As far as Gilmore Girls characters go, Mrs. Kim is one of the best. She never wavered in 100-plus episodes, plus her way too brief, yet hilarious appearance in the revival. Her consistency (right down to her smock wardrobe) is the greatest thing about her. Her sternness is often played for comic effect, but there’s also something really comforting about someone who is so unwavering in her beliefs, and is certain that she’s always right. This makes her moments of frailty in this episode all the more heartbreaking.
And it’s hard to get too mad at Lane, who, as we’ve known from the first episode, is a cheerful, enthusiastic girl who loves drumming and rock music and many things that don’t quite fit into the Seventh-Day Adventist lifestyle. Her attempt to try to rev up her study group is not only adorable, but a sharp contrast to her CBGBs life with the band. She loves her rock ’n’ roll and her mother so much, she is determined to keep them apart to try to prevent anyone from getting hurt. Frankly, with Rory around, we could use some adolescent rebellion (and Lorelai’s enduring adolescence doesn’t count.) So when Lane’s life of deception blows up, it blows up in the hugest way possible. The saddest scene of all might have been Luke telling Mrs. Kim what a responsible daughter she has, and Mrs. Kim realizing that Lane called everyone but her. Emily Kuroda just straight-up nailed that moment. It’s going to take us all awhile to get over it.

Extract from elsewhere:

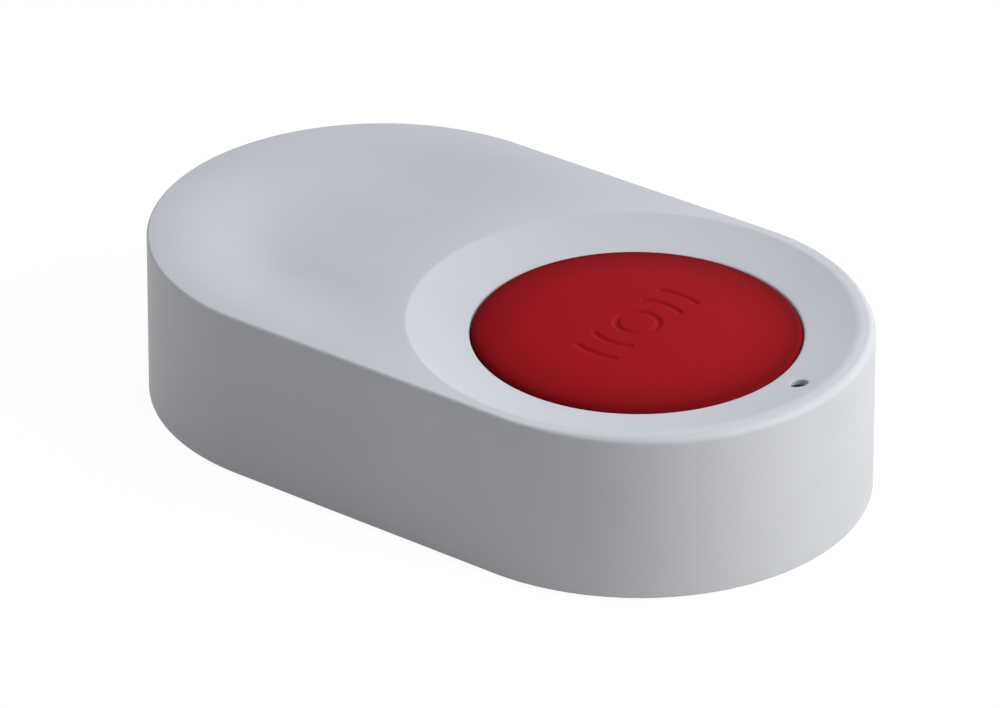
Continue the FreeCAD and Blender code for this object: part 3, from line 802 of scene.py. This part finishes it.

It’s a good thing Rory got some nice moments in with Lane, because otherwise it’s another clunker of a Yale episode for her, with a convoluted non-story about the laundry-room guy. And for what? Maybe all of Rory’s crushing rejection at Yale is supposed help explain why she starts leaning on Dean soon, otherwise I really don’t see the point. But even that isn’t as bad as Lorelai throwing a fit over Luke and Nicole’s living situation. First she’s upset because he moved, then she’s upset because it doesn’t appear like he moved, and she had to spend a whole week being upset about it, like this is anyone else’s fault but her own. The showdown when he asks her why she cares so much is just one of the many near-misses we’ll encounter on our will-they/won’t they corkscrew route (there’s another one just next week). This one is interrupted by the pastor, and the bells are put to rest. Although it’s pretty funny how quickly they go from charming to insufferable.
“A Family Matter” (season four, episode 12, originally aired 2/3/2004)

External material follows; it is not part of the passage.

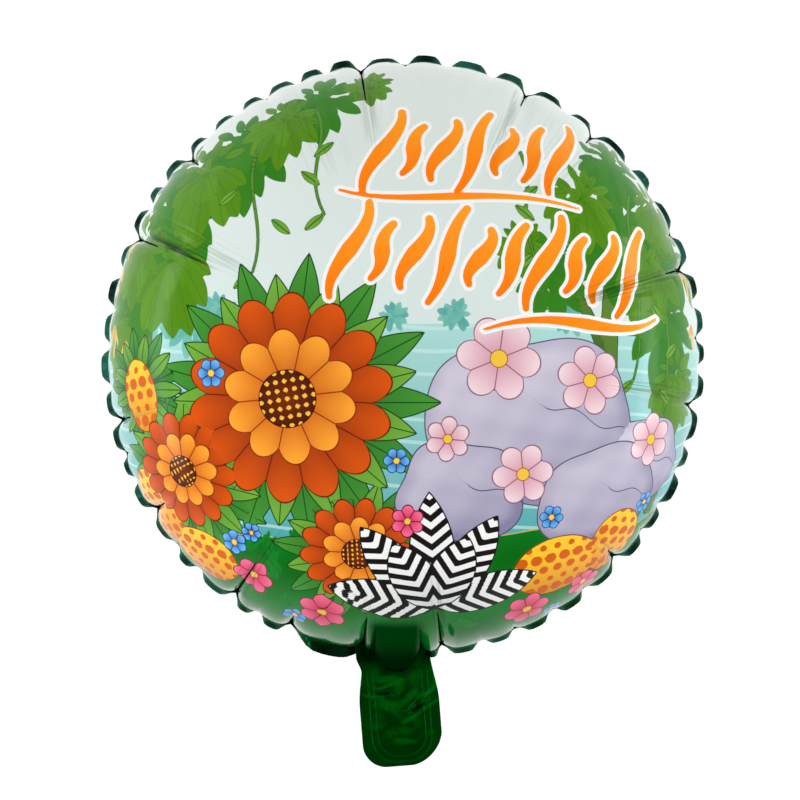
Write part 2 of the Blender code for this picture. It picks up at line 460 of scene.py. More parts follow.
@dataclass
class MeshSketch:
    """Points and faces of a mesh while it grows."""

    points: list[np.ndarray] = field(default_factory=list)
    faces: list[tuple[int, ...]] = field(default_factory=list)
    count: int = 0

    def add(self, points: np.ndarray) -> np.ndarray:
        """Adds points and returns their numbers."""
        self.points.append(points)
        self.count += len(points)
        return np.arange(self.count - len(points), self.count)

    def join(self, inner: np.ndarray, outer: np.ndarray) -> None:
        """Puts quads between two closed rings of as many points."""
        after = np.roll(inner, -1), np.roll(outer, -1)
        self.faces += zip(*(side.tolist() for side in (inner, outer, after[1], after[0])))

    def zip_rings(
        self, inner: np.ndarray, inner_turn: np.ndarray, outer: np.ndarray, outer_turn: np.ndarray
    ) -> None:
        """Puts triangles between two closed rings with any numbers of points.

        Args:
            inner: Points of the inner ring.
            inner_turn: Their angles, rising.
            outer: Points of the outer ring.
            outer_turn: Their angles, rising.
        """
        inner_next = np.append(inner_turn[1:], inner_turn[0] + FULL_TURN)
        outer_next = np.append(outer_turn[1:], outer_turn[0] + FULL_TURN)
        i = j = 0
        while i < len(outer) or j < len(inner):
            corner = (int(inner[j % len(inner)]), int(outer[i % len(outer)]))
            if j >= len(inner) or (i < len(outer) and outer_next[i] <= inner_next[j]):
                i += 1
                self.faces.append(corner + (int(outer[i % len(outer)]),))
            else:
                j += 1
                self.faces.append(corner + (int(inner[j % len(inner)]),))

    def fan(self, centre: int, ring: np.ndarray) -> None:
        """Closes a ring with triangles to one point."""
        after = np.roll(ring, -1)
        self.faces += [(centre, int(a), int(b)) for a, b in zip(ring, after)]

    def build(self, name: str, material: bpy.types.Material, flip: bool = False) -> bpy.types.Object:
        """Makes the object.

        Args:
            name: The object's name.
            material: Its finish.
            flip: Turns every face over.

        Returns:
            The object, linked to the scene.
        """
        faces = [face[::-1] for face in self.faces] if flip else self.faces
        mesh = bpy.data.meshes.new(name)
        mesh.from_pydata(np.concatenate(self.points).tolist(), [], faces)
        mesh.materials.append(material)
        mesh.shade_smooth()
        mesh.set_sharp_from_angle(angle=math.radians(SHARP_EDGE_DEGREES))
        return put_in_scene(name, mesh)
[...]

Maybe that’s why Jess returns in the next episode, just to give poor Alexis Bledel something to play off of. She really comes into her own here in certain scenes, like her cute crying at Stan’s funeral, and stern takedown of Paris’ stormtrooper-like breakup with Jamie (on his birthday, no less!)
The reappearance of Jess for the first time since he left town, along with the introduction of Liz (Kathleen Wilhoite, who made quite a career for herself playing wayward siblings: See also ER), offers us a dysfunctional family contrast to play against the Gilmores. Sure, Lorelai can’t seem to tell her parents that she’s dating her father’s business partner, but that pales in comparison to poor Liz, Luke, and Jess, who seem to want to connect even though they have little idea on how actually to do so. Liz might be the most sympathetic in this regard; at least she’s trying. Jess unfortunately is in his ultimate insufferable Jess stage: When people say they don’t like the character, episodes like this one help that argument.

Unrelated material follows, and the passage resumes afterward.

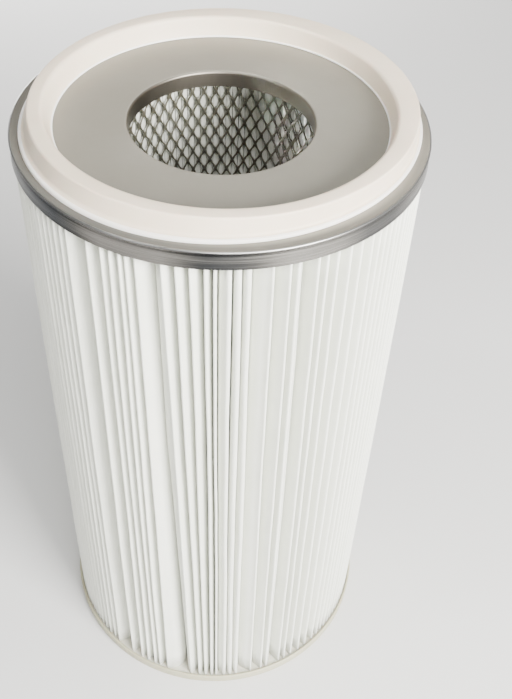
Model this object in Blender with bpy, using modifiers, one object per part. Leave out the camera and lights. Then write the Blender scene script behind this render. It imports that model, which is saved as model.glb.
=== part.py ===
"""Pleated dust collector filter cartridge, open at the top and closed at the bottom.

Frame: the cartridge's axis is Z, the origin is the centre of the closed end's underside, +Z is up
towards the gasket. Lengths are in metres.
"""

import math

import bmesh
import bpy
from mathutils import Vector

MM = 0.001

# Driving dimensions
CAP_RADIUS = 160 * MM  # outside of the steel cap's skirt, and of the closed end
BODY_HEIGHT = 600 * MM  # underside of the closed end to the steel cap's top face
HOLE_RADIUS = 71.5 * MM  # clean air outlet
CORE_RADIUS = 104.6 * MM  # middle of the expanded metal core
PLEAT_COUNT = 120
SHEET_STEEL = 0.8 * MM
MEDIA_THICKNESS = 0.8 * MM
GAP = 0.3 * MM  # clearance between pieces that bond or rest on each other

# Steel cap
SKIRT_DEPTH = 15 * MM
COLLAR_DEPTH = 13.5 * MM
BEND_RADIUS = 1.8 * MM
COLLAR_BEND_RADIUS = 2.4 * MM

# Gasket, as radii and heights above the cap's top face
GASKET_HEIGHT = 17 * MM
GASKET_FOOT_INNER = 128.6 * MM
GASKET_FOOT_OUTER = 153.1 * MM
GASKET_CROWN_INNER = 132.3 * MM
GASKET_CROWN_OUTER = 146.5 * MM
GASKET_LIP_HEIGHT = 2.8 * MM
ADHESIVE_INNER = 134 * MM
ADHESIVE_OUTER = 148 * MM
ADHESIVE_THICKNESS = 0.6 * MM

# Potting resin, and the closed end's pan
POTTING_INNER = 98 * MM
POTTING_DEPTH = 10.5 * MM
GROOVE_HALF_WIDTH = 1.9 * MM
GROOVE_DEPTH = 5 * MM
PAN_FLOOR = 4 * MM
PAN_HEIGHT = 11 * MM
PAN_WALL = 2.6 * MM
PAN_EDGE_RADIUS = 1.5 * MM
POTTING_SHOULDER = 152.5 * MM  # the resin stands higher outside this radius
POTTING_SHOULDER_STEP = 2.6 * MM

# Pleats
PLEAT_TIP_RADIUS = 158 * MM
PLEAT_ROOT_RADIUS = 107.9 * MM
FOLD_WIDTH = 1.2 * MM  # flat across each fold
TIP_WANDER_DEGREES = ((0.9, 7, 0.4), (0.75, 13, 2.1), (0.4, 29, 4.0))  # size, waves per turn, phase
SEAM_STRIP_WIDTH = 12 * MM
SEAM_STRIP_THICKNESS = 1.2 * MM
SEAM_PLEAT = 30  # the valley behind this pleat holds the seam

# Core
CORE_STRAND = 1.6 * MM
CORE_COLUMNS = 18
CORE_ROWS = 16  # half diamonds, the cut ends included
CORE_TIP = 2.6 * MM  # the cut ends' strands reach this far past their corners

ROUND_STEPS = 60
SMOOTH_ANGLE = math.radians(35)

COLLECTION_NAME = "filter_cartridge"


def clear_scene():
    for obj in list(bpy.data.objects):
        bpy.data.objects.remove(obj, do_unlink=True)


def new_collection():
    collection = bpy.data.collections.new(COLLECTION_NAME)
    bpy.context.scene.collection.children.link(collection)
    return collection


def make_material(name, colour, roughness, metallic=0.0):
    material = bpy.data.materials.new(name)
    material.use_nodes = True
    shader = material.node_tree.nodes["Principled BSDF"]
    shader.inputs["Base Color"].default_value = (*colour, 1.0)
    shader.inputs["Roughness"].default_value = roughness
    shader.inputs["Metallic"].default_value = metallic
    return material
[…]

What’s lovely at the end is Luke leaving the key for Jess, and watching to make sure he gets inside. Jess says, “That’s what family does,” but taking care of someone even when you’re mad at hell at them: That’s really what family does. The quote that Luke is searching for is the first line of Anna Karenina: “All happy families are alike; each unhappy family is unhappy in its own way.” Each of these families have their varying degrees of unhappiness at this point in the Gilmore cycle, and the show is doing an excellent job of comparing and contrasting the Gilmores, the Kims, and the Danes. Having Luke try to churn out that quote is a bit on-the-nose, but we’ll allow it.
- This week in Gilmore entitlement: Lorelai somehow making Luke moving three weeks ago all about her. Luke, preach: “You think everything is about you!” Then bugging her poor daughter who’s trying to study just because she’s bored.
- This week in scarves: Rory’s white lace choking device is everywhere.
- This week in pointless scarves: Lorelai’s skinny blue and black striped one doesn’t look like it would keep a hamster warm.
- What’s your favorite Mrs. Kim moment? Mine is the fake egg salad sandwiches from the dance marathon.
- At least we have the benefit of watching these knowing how everything turns out, but at the time (I think I remember) this point in season four must have seemed pretty dark. Already looking forward to the scenes where Mrs. Kim gets on board with the band and books them a church group tour. And as we know, somehow Jess turns out just fine.
- Why wouldn’t Lane sleep on the couch in that beautifully furnished common room?
- I know that the never-appearing Mr. Kim is kind of an in-show joke (and he also shows up in the revival), but his loss is really felt in these episodes. With all this going on, it seems weird not to even mention Lane’s father.
- How can a sconce be too British?
- Digger even drives like a douchebag. But his day in Stars Hollow did show that he and Lorelai have a nice, even-keeled rapport.
- Worst Gilmore outfit: Is Lorelai’s white hat with brim the worst thing that’s ever been worn on this show? So far I don’t have any other contenders.
- Oh wait, yes I do: Digger’s white sweater, mentioned last week in the comments. Is it better or worse than Lorelai’s hideous hat that makes her look like a cartoon character from The Perils Of Penelope Pitstop? Please compare and contrast, and show your work.
- Paris talking about Abraham and his handmaiden next to Alexis Bledel blew my mind a little bit.